Tel s'y manifesta roulant comme boule à
travers quilles, bousculant les poncifs, narguant les pontifes — ce petit gros homme à
barbiche de chèvre-pied, à cerveau olympien, à nez bourbonien (“ L'Ange du Cocasse ”,
disait de lui son ami Vincent d'Indy).
Il venait à Paris (vers 1857) du fin fond des provinces : on veut dire, de l'Auvergne rude.
Il
était né à Ambert le 18 janvier 1841.
Il tirait son ascendance paternelle d'une antique
souche de bourgeois d'Ambert — marchands, gens d'église, gens de robe.
Son grand-père
était magistrat, son père, avocat.
Tous ces Chabrier étaient naturellement tenus à un certain
décorum.
Ils s'en revanchaient par une singulière propension à l'humour, à la
mystification, aux inventions plaisantes.
C'est d'eux assurément qu'Emmanuel Chabrier
hérita ce don de la bouffonnerie dont furent marqués son caractère, sa vie quotidienne, et
finalement, son génie de musicien.
L'aptitude musicale elle-même, il est vraisemblable
qu'il la devait à sa mère, la gracieuse Evelina Durozay, par laquelle il avait des attaches
dans le Bourbonnais cher aux Muses.
Emmanuel Chabrier — le petit “ Mavel ”, comme on disait en diminutif affectueux, dans le
langage du cru — fut élevé à Ambert jusqu'à l'âge de sa première communion ; puis au
Lycée de Clermont-Ferrand ; enfin au Lycée Saint-Louis, d'où il passa sur les bancs de
l'École de Droit.
Car la famille Chabrier-Durozay s'était transplantée à Paris alors
qu'Emmanuel atteignait sa seizième année.

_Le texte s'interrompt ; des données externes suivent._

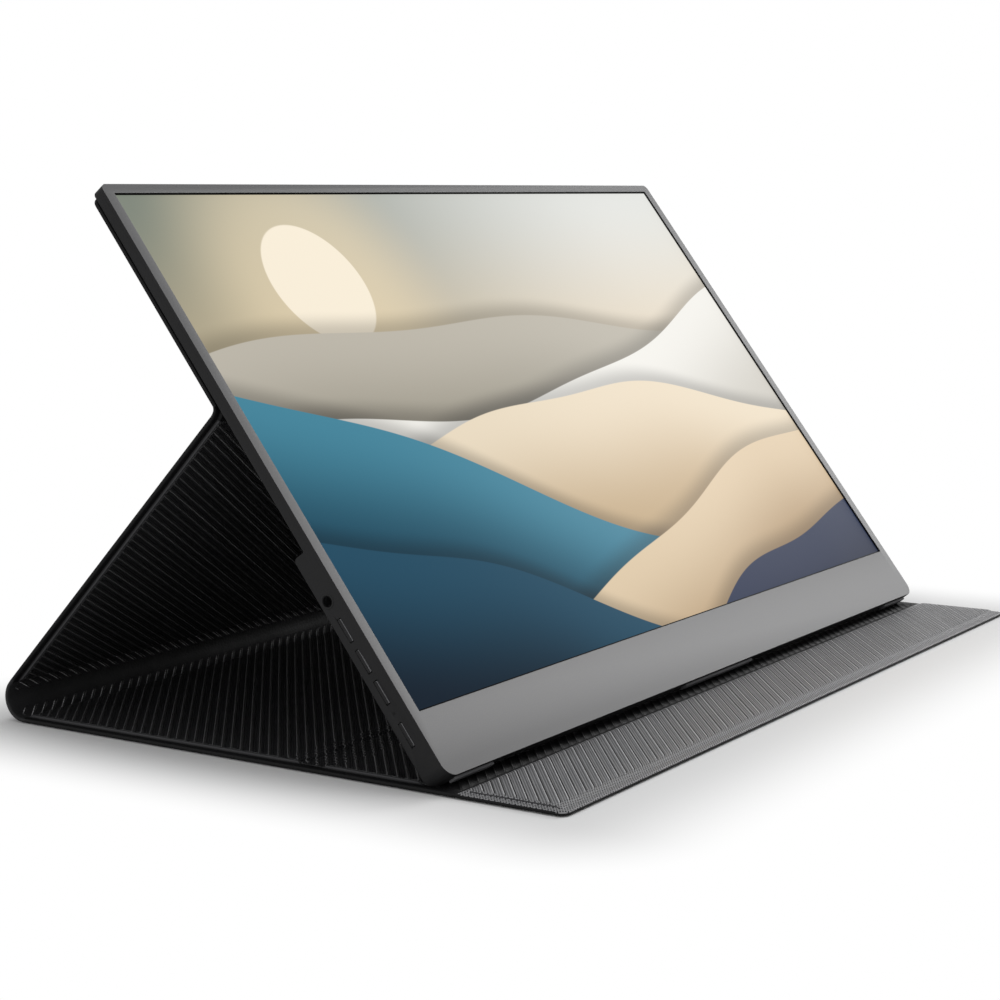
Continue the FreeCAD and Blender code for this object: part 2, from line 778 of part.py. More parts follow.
def screw_places():
    """The four corners of the main board, in from its edges."""
    inset = s("screw_inset")
    xs = (f"({BOARD_WEST} + {inset})", f"({BOARD_EAST} - {inset})")
    ys = (f"({BOARD_SOUTH} + {inset})", f"({BOARD_NORTH} - {inset})")
    return [(x, y) for x in xs for y in ys]


def make_main_board():
    board = body("main_board", MONITOR)
    block(
        board, "board", (BOARD_WEST, BOARD_EAST), (BOARD_SOUTH, BOARD_NORTH),
        (BOARD_BACK, BOARD_FRONT),
    )
    for count, (x, y) in enumerate(screw_places(), start=1):
        rod(
            board, f"board_hole_{count}", "z", (x, y),
            (f"({BOARD_BACK} - {s('overrun')})", s("overrun")),
            s("screw_radius + screw_gap"), adds=False,
        )
    chips = body("board_chips", MONITOR)
    top = f"({BOARD_FRONT} + {s('chip_thick')})"
    middle_y = f"({BOARD_SOUTH} + {s('main_board_height / 2')})"
    column = f"({BOARD_WEST} + {s('main_board_length / 3')})"
    block(
        chips, "picture_chip", about(column, s("chip_large")), about(middle_y, s("chip_large")),
        (BOARD_FRONT, top),
    )
    for count, side in enumerate((-1, 1), start=1):
        y = f"({middle_y} + {side} * {s('chip_large / 2 + chip_small')})"
        block(
            chips, f"power_chip_{count}", about(column, s("chip_small")),
            about(y, s("chip_small")), (BOARD_FRONT, top),
        )
    screws = body("board_screws", MONITOR)
    for count, (x, y) in enumerate(screw_places(), start=1):
        seat = (BOARD_FRONT, f"({BOARD_FRONT} + {s('screw_head_thick')})")
        rod(screws, f"screw_head_{count}", "z", (x, y), seat, s("screw_head_radius"))
        rod(
            screws, f"screw_shank_{count}", "z", (x, y), (BULGE_FLOOR, seat[0]), s("screw_radius")
        )


DRIVER_NORTH = f"({TRAY_CAVITY_SOUTH} - {s('tray_wall + driver_board_drop')})"
DRIVER_SOUTH = f"({DRIVER_NORTH} - {s('driver_board_height')})"
FLEX_FRONT = FRAME_BACK
FLEX_BACK = f"({FLEX_FRONT} - {s('flex_thick')})"
DRIVER_BACK = f"({FLEX_BACK} - {s('driver_board_thick')})"


def make_driver_board():
    """The long board in the chin, the flexes from the glass and the cable to the main board."""
    board = body("panel_driver_board", MONITOR)
    block(
        board, "board", both(s("driver_board_length / 2")), (DRIVER_SOUTH, DRIVER_NORTH),
        (DRIVER_BACK, FLEX_BACK),
    )
    flexes = body("panel_flexes", MONITOR)
    count = int(value(s("driver_board_length / flex_pitch")))
    for number in range(count):
        middle = f"({number - (count - 1) / 2} * {s('flex_pitch')})"
        block(
            flexes, f"flex_{number + 1}", about(middle, s("flex_width")),
            (f"({DRIVER_NORTH} - {s('flex_overlap')})", LCD_SOUTH), (FLEX_BACK, FLEX_FRONT),
        )
    cable = body("panel_cable", MONITOR)
    cable_x = about(f"({BOARD_WEST} + {s('cable_width')})", s("cable_width"))
    cable_y = f"({DRIVER_SOUTH} + {s('cable_inset')})"
    thick = s("cable_thick")
    level = f"({BOARD_FRONT} + {thick})"
    block(cable, "drop", cable_x, (cable_y, f"({cable_y} + {thick})"), (BOARD_FRONT, DRIVER_BACK))
    block(
        cable, "run", cable_x, (cable_y, f"({BOARD_SOUTH} + {s('cable_inset')})"),
        (BOARD_FRONT, level),
    )


def make_battery_and_speakers():
    battery = body("battery_pack", MONITOR)
    east = f"({INNER_EAST} - {s('battery_side')})"
    gap = s("seat_gap")
    floor = f"({BULGE_FLOOR} + {gap})"
    block(
        battery, "cells", (f"(0 - {east})", f"({s('battery_length')} - {east})"),
        (f"({INNER_SOUTH} + {s('battery_foot')})",
         f"({INNER_SOUTH} + {s('battery_foot + battery_height')})"),
        (floor, f"({floor} + {s('battery_thick')})"),
    )
    for name, side in (("left_speaker", -1), ("right_speaker", 1)):
        speaker = body(name, MONITOR)
        block(
            speaker, f"{name}_box", about(f"({side} * {SPEAKER_MIDDLE})", s("speaker_length")),
            (f"({INNER_SOUTH} + {gap})", f"({INNER_SOUTH} + {gap} + {s('speaker_height')})"),
            (f"({SLIM_FLOOR} - {s('speaker_thick')} + {gap})", f"({SLIM_FLOOR} + {gap})"),
        )


def make_steel_plates():
    """Thin plates glued inside the slim part, which the magnets of the cover hold."""
    plates = body("steel_hold_plates", MONITOR)
    north = f"({NORTH} - {s('steel_drop')})"
    for name, side in (("left", -1), ("right", 1)):
        block(
            plates, f"{name}_plate", about(f"({side} * {s('steel_side')})", s("steel_length")),
            (f"({north} - {s('steel_height')})", north),
            (SLIM_FLOOR, f"({SLIM_FLOOR} + {s('steel_thick')})"),
        )


# Cover panels: an outer skin turned up round a board, and a lining on top

UPRIGHT = FreeCAD.Vector(0, 0, 1)


def make_base():
    """The part that lies on the table: two stiff panels and the two creases before them."""
    width = both(HALF_COVER)
    stretches = (("middle", MIDDLE, MIDDLE_END), ("rear", REAR, SPINE))
    skin = body("base_skin", COVER)
    block(skin, "sheet", width, (FLAP_HINGE, SPINE), ("0", SKIN_TOP))
    lining = body("base_lining", COVER)
    thick = s("lining_thick")
    creases = (("foot", FLAP_HINGE, MIDDLE), ("middle", MIDDLE_END, REAR))
    for name, low, high in creases:
        block(lining, f"{name}_crease", width, (low, high), (SKIN_TOP, CREASE_THICK))
    risers = (
        ("foot_riser", f"({MIDDLE} - {thick})", MIDDLE),
        ("middle_riser", MIDDLE_END, f"({MIDDLE_END} + {thick})"),
        ("rear_riser", f"({REAR} - {thick})", REAR),
    )
    for name, low, high in risers:
        block(lining, name, width, (low, high), (SKIN_TOP, PANEL_THICK))
    inset = s("board_inset")
    inner = both(f"({HALF_COVER} - {inset})")
    for name, low, high in stretches:
        bed = (f"({low} + {inset})", f"({high} - {inset})")
        block(skin, f"{name}_turn", width, (low, high), (SKIN_TOP, BOARD_TOP))
        block(skin, f"{name}_bed", inner, bed, (SKIN_TOP, PANEL_THICK), adds=False)
        block(lining, f"{name}_face", width, (low, high), (BOARD_TOP, PANEL_THICK))
        board = body(f"{name}_base_board", COVER)
        block(board, "board", inner, bed, (SKIN_TOP, BOARD_TOP))


def make_spine():
    """The leather band that turns up at the back, in two layers round one centre."""
    layers = (
        ("spine_skin", s("spine_radius"), s("spine_radius - skin_thick")),
        (
            "spine_lining", s("spine_radius - skin_thick"),
            s("spine_radius - skin_thick - lining_thick"),
        ),
    )
    for name, outer, inner in layers:
        band = body(name, SPINE_BEND)
        turn = rod(band, f"{name}_turn", "x", ("0", "0"), both(HALF_COVER), outer)
        turn.Angle = math.degrees(PROP_LEAN)
        over = s("overrun")
        span = (f"(0 - {HALF_COVER} - {over})", f"({HALF_COVER} + {over})")
        rod(band, f"{name}_inside", "x", ("0", "0"), span, inner, adds=False)


def make_panel(prefix, placement, y_span, levels, round_north, board_name):
    """One stiff panel: skin, board in its bed, lining; levels run from outside to inside."""
    width = both(HALF_COVER)
    inset = s("board_inset")
    inner = both(f"({HALF_COVER} - {inset})")
    bed = (f"({y_span[0]} + {inset})", f"({y_span[1]} - {inset})")
    outside, skin_top, board_top, inside = levels
    skin = body(f"{prefix}_skin", placement)
    block(skin, "sheet", width, y_span, (outside, board_top))
    lining = body(f"{prefix}_lining", placement)
    block(lining, "face", width, y_span, (board_top, inside))
    if round_north is not None:
        edge = y_span[1] if round_north else y_span[0]
        for item in (skin, lining):
            round_edges(
                item, "corners", s("panel_corner_radius"),
                lambda p: abs(p.y - value(edge)) < SLACK, along=UPRIGHT,
            )
    block(skin, "bed", inner, bed, (skin_top, f"({board_top} + {s('overrun')})"), adds=False)
    board = body(board_name, placement)
    block(board, "board", inner, bed, (skin_top, board_top))
    return board


def make_flap():
    levels = ("0", SKIN_TOP, BOARD_TOP, PANEL_THICK)
    make_panel("flap", COVER, (FRONT, FLAP_END), levels, False, "flap_board")


def make_prop():
    """The panel that props the screen up, with the fold band at its upper end."""
    levels = ("0", SKIN_TOP, BOARD_TOP, PANEL_THICK)
    end = s("prop_length - fold_reach")
    make_panel("prop", PROP, (s("spine_gap"), end), levels, None, "prop_board")
    band = body("top_fold_band", PROP)
    middle = f"({PANEL_THICK} / 2)"
    block(
        band, "band", both(HALF_COVER), (end, s("prop_length")), about(middle, CREASE_THICK)
    )


def make_top_panel():
    """The panel held to the screen's back, with magnets let into its board."""
    outside = f"(0 - {TOP_THICK} / 2)"
    skin_top = f"({outside} + {s('top_skin_thick')})"
    board_top = f"({skin_top} + {s('top_board_thick')})"
    inside = f"({TOP_THICK} / 2)"
    y_span = (s("fold_gap"), s("top_fold_drop - top_panel_margin"))
    levels = (outside, skin_top, board_top, inside)
    board = make_panel("top", TOP_PANEL, y_span, levels, True, "top_board")
    magnets = body("cover_magnets", TOP_PANEL)
    y = s("top_fold_drop - steel_drop - steel_height / 2")
    over = s("overrun")
    count = int(value(s("steel_length / magnet_pitch")))
    for side in (-1, 1):
        for number in range(count):
            shift = f"{number - (count - 1) / 2} * {s('magnet_pitch')}"
            x = f"({side} * {s('steel_side')} + {shift})"
            name = f"{'left' if side < 0 else 'right'}_magnet_{number + 1}"
            rod(
                board, f"{name}_hole", "z", (x, y),
                (f"({skin_top} - {over})", f"({inside} + {over})"),
                s("magnet_radius + magnet_gap"), adds=False,
            )
            rod(magnets, name, "z", (x, y), (skin_top, board_top), s("magnet_radius"))


def report_places():
    """Prints the lines that the moving pieces turn about and the places of the sockets."""
    unrolled = value(SPINE) + SPINE_RADIUS * PROP_LEAN
    turned = complex(math.cos(PROP_LEAN), -math.sin(PROP_LEAN))
    end = complex(PROP.Base.y, PROP.Base.z)
    pivot = (unrolled - turned * end) / (1 - turned)
    print("screen lean", math.degrees(LEAN), "prop lean", math.degrees(PROP_LEAN))
    print("screen centre", SCREEN_CENTRE, "top fold", TOP_FOLD)
    print("spine pivot", pivot.real, pivot.imag)
    print("flap pivot", value(FLAP_HINGE), value(CREASE_THICK) / 2)
    jack = MONITOR.multVec(FreeCAD.Vector(value(LEFT_FACE), value(JACK_Y), value(JACK_Z)))
    print("jack mouth", tuple(jack))
    for name, kind, y in SOCKETS:
        mouth = MONITOR.multVec(FreeCAD.Vector(value(EAST), value(y), value(SOCKET_Z)))
        print(name, tuple(mouth))


make_front_frame()
make_display()
make_tray()
make_rear_housing()
make_feet()
make_buttons()
make_side_board()
make_audio_jack()
make_sockets()
make_main_board()
make_driver_board()
make_battery_and_speakers()
make_steel_plates()
make_base()
make_spine()
make_flap()
make_prop()
make_top_panel()
doc.recompute()

for item in doc.Objects:
    if {"Invalid", "Error"} & set(item.State):
        raise RuntimeError(f"{item.Label} did not build: {item.State}")

for feature, adds in expected:
    base = feature.BaseFeature
    change = feature.Shape.Volume - (base.Shape.Volume if base else 0)
    if change == 0 or (adds is not None and adds != (change > 0)):
        raise RuntimeError(f"{feature.Label} changes the volume by {change}")

os.makedirs("parts", exist_ok=True)
for item in parts:
    if item.Shape.isNull() or not item.Shape.isValid():
        raise RuntimeError(f"{item.Label} has no valid solid")
for item in parts:
    item.Shape.exportStep(os.path.join("parts", f"{item.Label}.step"))
    print(item.Label, len(item.Shape.Solids), round(item.Shape.Volume, 1))
report_places()
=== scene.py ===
"""Looks of the portable monitor in its folding cover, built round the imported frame.

Each piece is drawn in millimetres in a flat frame of its own, as it would lie on a bench, and a
matrix then puts it in its place in metres.
"""

import json
import math

import bmesh
import bpy
from mathutils import Matrix, Vector
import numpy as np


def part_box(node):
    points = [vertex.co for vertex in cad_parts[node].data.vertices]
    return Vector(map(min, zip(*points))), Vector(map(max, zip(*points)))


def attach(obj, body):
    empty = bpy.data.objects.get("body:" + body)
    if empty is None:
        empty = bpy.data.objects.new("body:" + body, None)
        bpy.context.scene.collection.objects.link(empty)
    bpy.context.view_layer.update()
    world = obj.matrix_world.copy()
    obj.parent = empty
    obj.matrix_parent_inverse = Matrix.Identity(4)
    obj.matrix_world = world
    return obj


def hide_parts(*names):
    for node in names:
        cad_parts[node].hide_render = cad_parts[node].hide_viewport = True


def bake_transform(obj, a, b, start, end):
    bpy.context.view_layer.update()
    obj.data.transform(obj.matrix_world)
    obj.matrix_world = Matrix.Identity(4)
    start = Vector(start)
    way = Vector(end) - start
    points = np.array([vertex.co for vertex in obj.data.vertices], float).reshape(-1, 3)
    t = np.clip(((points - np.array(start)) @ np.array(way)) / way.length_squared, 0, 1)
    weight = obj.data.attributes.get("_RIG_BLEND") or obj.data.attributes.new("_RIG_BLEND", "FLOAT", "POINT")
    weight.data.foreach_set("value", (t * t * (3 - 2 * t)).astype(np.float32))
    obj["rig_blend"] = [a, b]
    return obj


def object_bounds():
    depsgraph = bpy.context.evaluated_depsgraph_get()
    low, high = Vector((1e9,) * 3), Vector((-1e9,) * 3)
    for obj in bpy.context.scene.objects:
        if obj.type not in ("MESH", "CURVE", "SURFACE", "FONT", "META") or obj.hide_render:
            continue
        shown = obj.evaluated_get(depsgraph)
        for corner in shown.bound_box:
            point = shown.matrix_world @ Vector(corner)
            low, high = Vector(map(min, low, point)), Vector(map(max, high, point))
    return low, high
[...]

Plus tard, dans son existence de déraciné (de “ Vaincu de Paris ”, a dit Bergerat), rien ne
devait effacer pour Chabrier l'empreinte des années quasi villageoises, quasi bucoliques,
de son enfance à Ambert.
Au collège, Emmanuel avait été un assez bon écolier ; car il avait
l'esprit prompt, et accordait aux travaux scolaires une application dont son père au surplus
ne l'eût pas dispensé.
Mais dès les années de tendre enfance, tout son effort, toute sa
passion d'apprendre étaient voués à la musique.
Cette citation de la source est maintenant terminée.